> Work instructions: Search the listing for the string "scene" and copy every line that contains it.

[Data items]
* * *

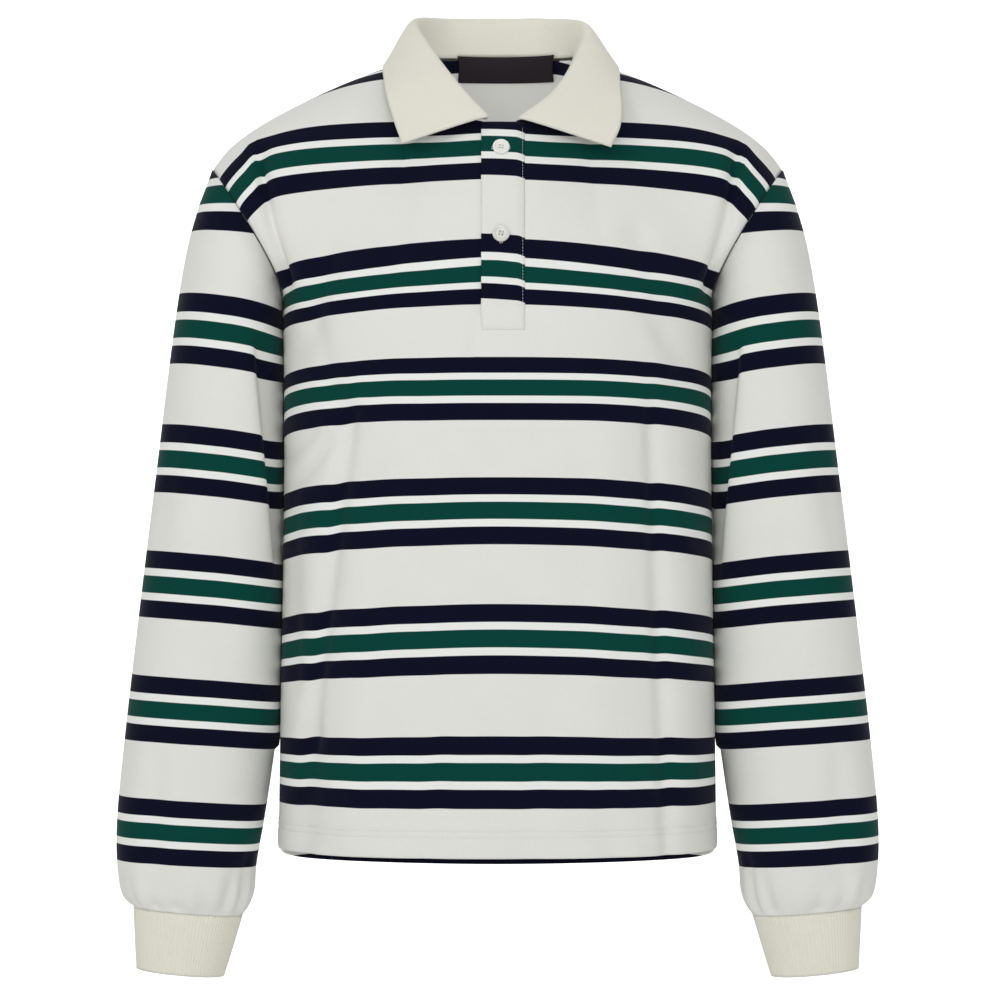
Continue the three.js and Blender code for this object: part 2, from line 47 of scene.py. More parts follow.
# Body: the same driving sizes as the frame, in millimetres
body = {
    "hemHeight": -655,
    "underarmHeight": -205,
    "squareness": 2.35,
    "backDip": 26.5,
    "backDipWidth": 181,
    "backDipShape": 0.28,
    "halfColumns": 70,
    "neckShare": 5 / 14,
    "hemRows": 24,
    "hemRowsTop": 0.075,
    "lowRows": 104,
    "armRows": 60,
    "wall": 1.6,
}
bodySections = table("z halfWidth front back", [
    (-655, 181.5, 115, 108),
    (-540, 180, 113, 104),
    (-420, 178, 112, 101),
    (-310, 177, 114, 106),
    (-205, 178, 113, 111),
])
armholeOut = np.array([0.883, 0, -0.469])
neckSide = np.array([66.0, 8.0, 0.0])
frontNeck = np.array([0.0, -72.0, -62.0])
backNeck = np.array([0.0, 62.0, 4.5])
neckPull = {"middle": 38, "side": 32, "frontHeight": -27, "backHeight": 1}
neckSteps = 200
shoulderPoints = [(66, 8, 0), (106, 6, -13), (150, 4, -32), (192, 2, -54), (220, 0, -74), (237, 0, -94)]
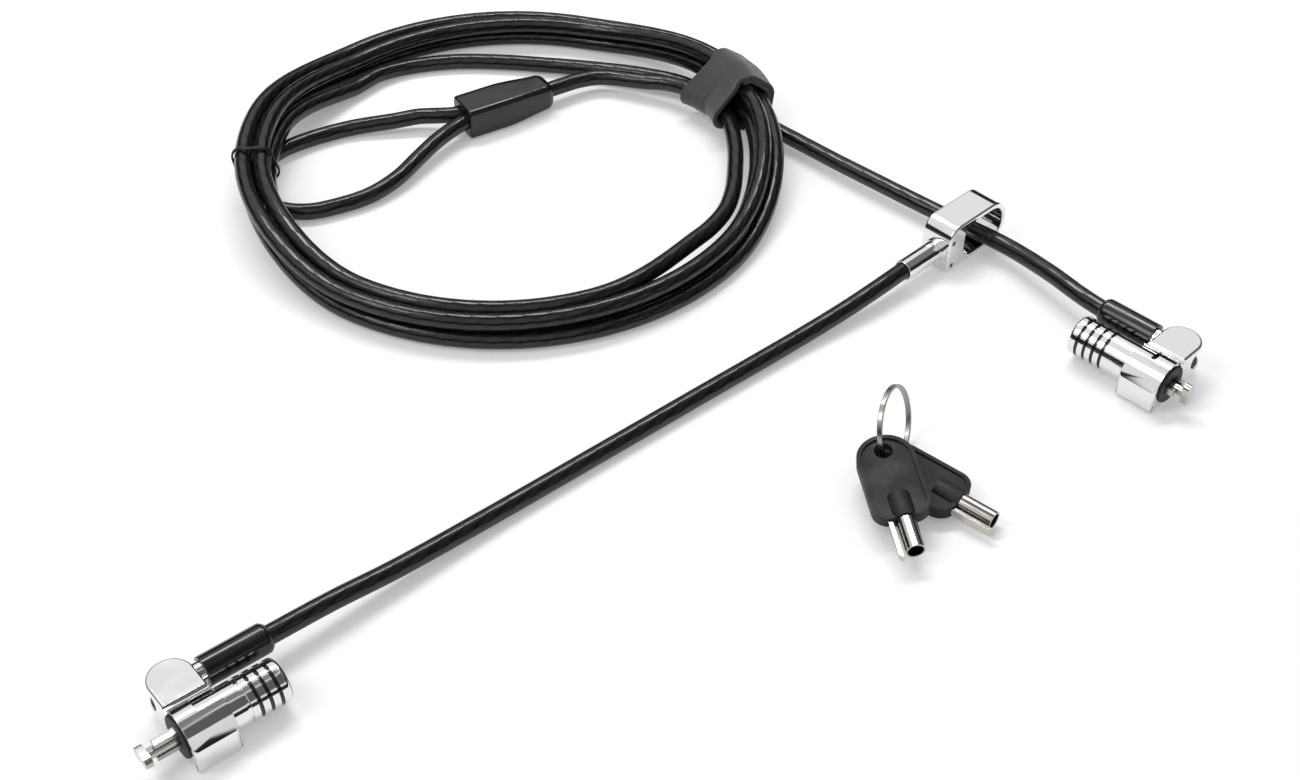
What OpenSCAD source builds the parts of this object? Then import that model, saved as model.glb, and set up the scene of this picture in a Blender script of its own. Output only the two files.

* * *

> Complete answer:
Continue the three.js and Blender code for this object: part 2, from line 47 of scene.py. More parts follow.
What OpenSCAD source builds the parts of this object? Then import that model, saved as model.glb, and set up the scene of this picture in a Blender script of its own. Output only the two files.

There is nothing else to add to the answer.